Shares of Twitter (NYSE:TWTR) were trading more than 2.5% lower Monday in midday trade, as the company received a downgrade from Robert Peck of SunTrust Robinson Humphrey. He argued that user growth and engagement continue to be challenged by an increasingly competitive environment, and that the social media company isn’t likely to see a takeover this year. Peck maintained his price target of $18 for the stock.
Peck’s argument behind the downgrade includes Twitter’s struggle to monetize users and stimulate user growth, which has struggled to reach levels higher than 300 million. He doesn’t see much upside for the stock, but does see headwinds ahead that the company will need to deal with.

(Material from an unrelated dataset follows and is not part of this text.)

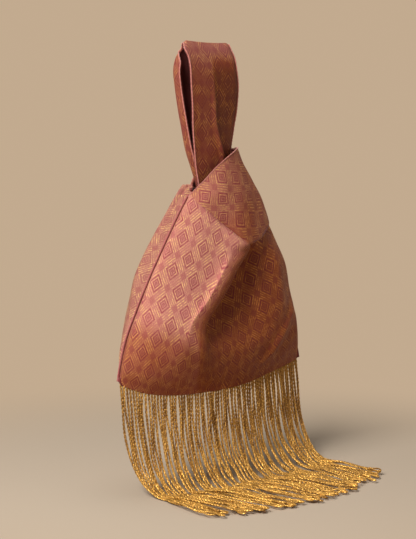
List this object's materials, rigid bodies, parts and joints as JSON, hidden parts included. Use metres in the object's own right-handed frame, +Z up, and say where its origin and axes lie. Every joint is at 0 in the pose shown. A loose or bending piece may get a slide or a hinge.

New products have yet to stimulate the user base growth that the company and analysts were hoping for, and there has been a lower engagement level from current users. Also, other apps like Facebook (NASDAQ:FB) , Snapchat, and Instagram, among other apps, are helping to make the space more competitive.
Bottom Line
Twitter is currently a Zacks Rank #3 (Hold), and is down nearly 24% year-to-date. The company has struggled to grow its user base, while other apps like Instagram and Snapchat continue to grow and see success. The company is continuing to try and launch new features on its platform, but the results have for the most part been muted. As of now it seems like Twitter is yet to find the answer to its problems, but it will be interesting to see if and when the company can turn itself around.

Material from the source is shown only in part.